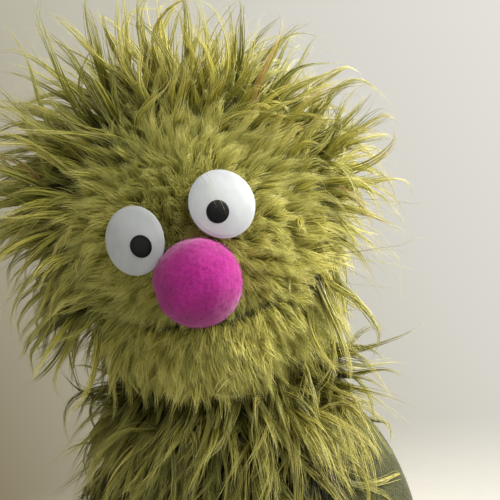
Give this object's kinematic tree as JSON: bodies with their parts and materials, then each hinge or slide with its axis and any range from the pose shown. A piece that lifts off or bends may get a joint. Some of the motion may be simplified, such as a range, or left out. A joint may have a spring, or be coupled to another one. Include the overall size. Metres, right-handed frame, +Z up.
{
  "type": "hand puppet",
  "caption": "Furry hand puppet with a hinged mouth, domed button eyes, a felted ball nose and an open fleece sleeve that takes the forearm.",
  "frame": {"origin": "under the middle of the whole puppet, on the plane that the hem rests on", "axes": "+Z up, the face looks along -Y, +X to the viewer's right as the face is looked at"},
  "size_m": [0.276, 0.261, 0.46],
  "materials": {
    "long_fur": "long soft pile with pale tips",
    "clipped_fur": "clipped pile",
    "fleece": "matt brushed fleece",
    "foam": "open-cell foam",
    "mouth_felt": "matt felt",
    "board": "stiff flexible sheet",
    "elastic": "woven elastic",
    "nose_felt": "needle-felted wool",
    "thread": "sewing thread",
    "eye_white": "satin",
    "pupil_black": "gloss"
  },
  "bodies": {
    "puppet_body": {"fleece_front": "fleece", "fleece_back": "fleece", "body_hem": "fleece", "collar_binding": "fleece", "chest_fur": "long_fur", "shoulder_fur": "long_fur"},
    "lower_neck": {"lower_neck_band": "fleece"},
    "upper_neck": {"upper_neck_band": "fleece"},
    "head": {"head_neck_band": "fleece", "neck_lining": "fleece", "throat_fur": "long_fur", "head_foam_left": "foam", "head_foam_right": "foam", "face_fur": "clipped_fur", "crown_fur": "long_fur", "left_side_fur": "long_fur", "right_side_fur": "long_fur", "back_fur": "long_fur", "upper_mouth_board": "board", "upper_mouth_lining": "mouth_felt", "hinge_tape": "mouth_felt", "finger_strap": "elastic", "nose_ball": "nose_felt", "nose_thread": "thread", "nose_button": "eye_white"},
    "jaw": {"jaw_foam": "foam", "lower_mouth_board": "board", "lower_mouth_lining": "mouth_felt", "thumb_strap": "elastic", "chin_fur": "clipped_fur"},
    "left_eye": {"left_eye_dome": "eye_white", "left_eye_pupil": "pupil_black", "left_eye_shank": "eye_white", "left_eye_washer": "eye_white"},
    "right_eye": {"right_eye_dome": "eye_white", "right_eye_pupil": "pupil_black", "right_eye_shank": "eye_white", "right_eye_washer": "eye_white"}
  },
  "joints": [
    {"name": "neck_turn", "type": "hinge", "parent": "puppet_body", "child": "lower_neck", "pos_m": [0, 0.0325, 0.19], "axis": [0, 0, 1], "range_deg": [-30, 30], "deforming": ["throat_fur"]},
    {"name": "neck_tilt", "type": "hinge", "parent": "lower_neck", "child": "upper_neck", "pos_m": [0, 0.0325, 0.19], "axis": [0, 1, 0], "range_deg": [-12, 12], "deforming": ["throat_fur"]},
    {"name": "neck_nod", "type": "hinge", "parent": "upper_neck", "child": "head", "pos_m": [0, 0.0325, 0.19], "axis": [1, 0, 0], "range_deg": [-15, 10], "deforming": ["throat_fur"]},
    {"name": "jaw_open", "type": "hinge", "parent": "head", "child": "jaw", "pos_m": [0, 0.0085, 0.282], "axis": [1, 0, 0], "range_deg": [0, 28], "deforming": ["throat_fur"]},
    {"name": "left_eye_turn", "type": "hinge", "parent": "head", "child": "left_eye", "pos_m": [-0.032, -0.08497, 0.3275], "axis": [-0.4683, -0.8808, 0.0698], "continuous": true},
    {"name": "right_eye_turn", "type": "hinge", "parent": "head", "child": "right_eye", "pos_m": [0.02, -0.08718, 0.3395], "axis": [0.3664, -0.9069, 0.2079], "continuous": true}
  ]
}
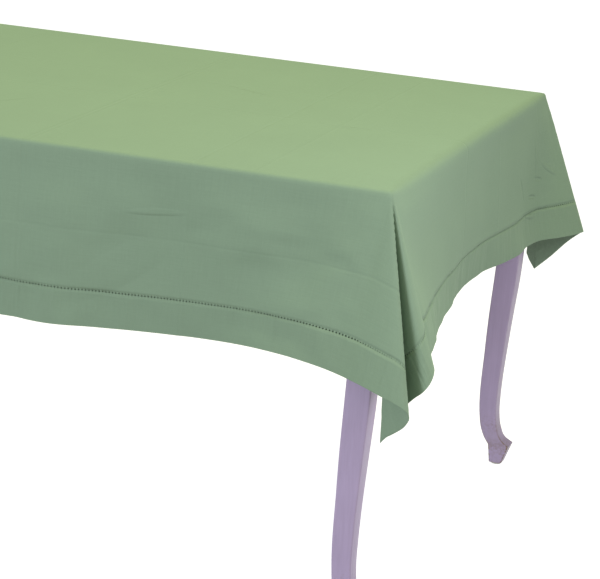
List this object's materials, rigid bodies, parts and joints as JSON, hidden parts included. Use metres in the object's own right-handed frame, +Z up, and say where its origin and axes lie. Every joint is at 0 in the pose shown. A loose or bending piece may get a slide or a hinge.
-.-.-
■ **Given instruction**: Write out every entry word for word.

■ **Result for this task**:
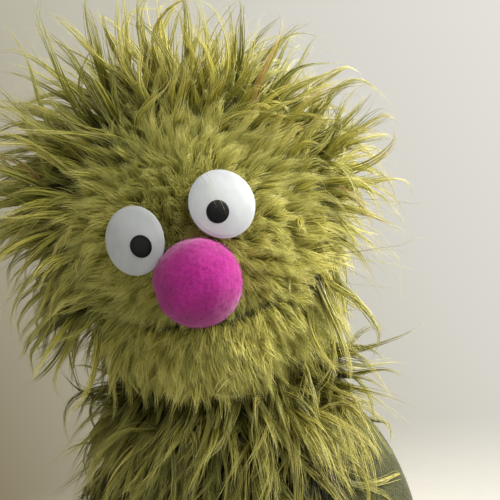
Give this object's kinematic tree as JSON: bodies with their parts and materials, then each hinge or slide with its axis and any range from the pose shown. A piece that lifts off or bends may get a joint. Some of the motion may be simplified, such as a range, or left out. A joint may have a spring, or be coupled to another one. Include the overall size. Metres, right-handed frame, +Z up.
{
  "type": "hand puppet",
  "caption": "Furry hand puppet with a hinged mouth, domed button eyes, a felted ball nose and an open fleece sleeve that takes the forearm.",
  "frame": {"origin": "under the middle of the whole puppet, on the plane that the hem rests on", "axes": "+Z up, the face looks along -Y, +X to the viewer's right as the face is looked at"},
  "size_m": [0.276, 0.261, 0.46],
  "materials": {
    "long_fur": "long soft pile with pale tips",
    "clipped_fur": "clipped pile",
    "fleece": "matt brushed fleece",
    "foam": "open-cell foam",
    "mouth_felt": "matt felt",
    "board": "stiff flexible sheet",
    "elastic": "woven elastic",
    "nose_felt": "needle-felted wool",
    "thread": "sewing thread",
    "eye_white": "satin",
    "pupil_black": "gloss"
  },
  "bodies": {
    "puppet_body": {"fleece_front": "fleece", "fleece_back": "fleece", "body_hem": "fleece", "collar_binding": "fleece", "chest_fur": "long_fur", "shoulder_fur": "long_fur"},
    "lower_neck": {"lower_neck_band": "fleece"},
    "upper_neck": {"upper_neck_band": "fleece"},
    "head": {"head_neck_band": "fleece", "neck_lining": "fleece", "throat_fur": "long_fur", "head_foam_left": "foam", "head_foam_right": "foam", "face_fur": "clipped_fur", "crown_fur": "long_fur", "left_side_fur": "long_fur", "right_side_fur": "long_fur", "back_fur": "long_fur", "upper_mouth_board": "board", "upper_mouth_lining": "mouth_felt", "hinge_tape": "mouth_felt", "finger_strap": "elastic", "nose_ball": "nose_felt", "nose_thread": "thread", "nose_button": "eye_white"},
    "jaw": {"jaw_foam": "foam", "lower_mouth_board": "board", "lower_mouth_lining": "mouth_felt", "thumb_strap": "elastic", "chin_fur": "clipped_fur"},
    "left_eye": {"left_eye_dome": "eye_white", "left_eye_pupil": "pupil_black", "left_eye_shank": "eye_white", "left_eye_washer": "eye_white"},
    "right_eye": {"right_eye_dome": "eye_white", "right_eye_pupil": "pupil_black", "right_eye_shank": "eye_white", "right_eye_washer": "eye_white"}
  },
  "joints": [
    {"name": "neck_turn", "type": "hinge", "parent": "puppet_body", "child": "lower_neck", "pos_m": [0, 0.0325, 0.19], "axis": [0, 0, 1], "range_deg": [-30, 30], "deforming": ["throat_fur"]},
    {"name": "neck_tilt", "type": "hinge", "parent": "lower_neck", "child": "upper_neck", "pos_m": [0, 0.0325, 0.19], "axis": [0, 1, 0], "range_deg": [-12, 12], "deforming": ["throat_fur"]},
    {"name": "neck_nod", "type": "hinge", "parent": "upper_neck", "child": "head", "pos_m": [0, 0.0325, 0.19], "axis": [1, 0, 0], "range_deg": [-15, 10], "deforming": ["throat_fur"]},
    {"name": "jaw_open", "type": "hinge", "parent": "head", "child": "jaw", "pos_m": [0, 0.0085, 0.282], "axis": [1, 0, 0], "range_deg": [0, 28], "deforming": ["throat_fur"]},
    {"name": "left_eye_turn", "type": "hinge", "parent": "head", "child": "left_eye", "pos_m": [-0.032, -0.08497, 0.3275], "axis": [-0.4683, -0.8808, 0.0698], "continuous": true},
    {"name": "right_eye_turn", "type": "hinge", "parent": "head", "child": "right_eye", "pos_m": [0.02, -0.08718, 0.3395], "axis": [0.3664, -0.9069, 0.2079], "continuous": true}
  ]
}
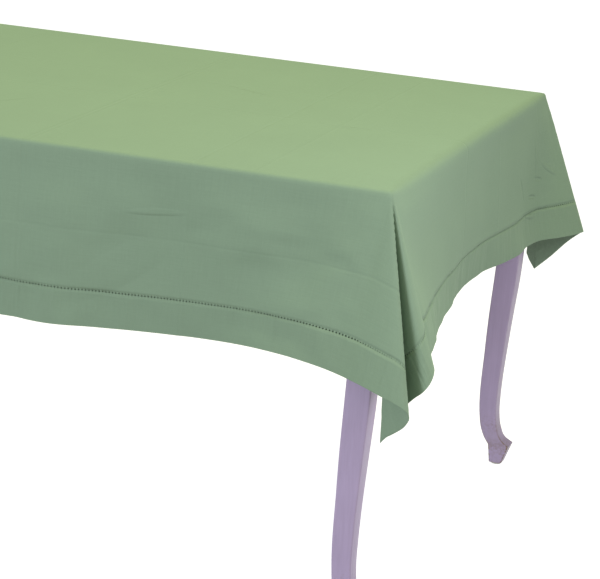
List this object's materials, rigid bodies, parts and joints as JSON, hidden parts included. Use metres in the object's own right-handed frame, +Z up, and say where its origin and axes lie. Every joint is at 0 in the pose shown. A loose or bending piece may get a slide or a hinge.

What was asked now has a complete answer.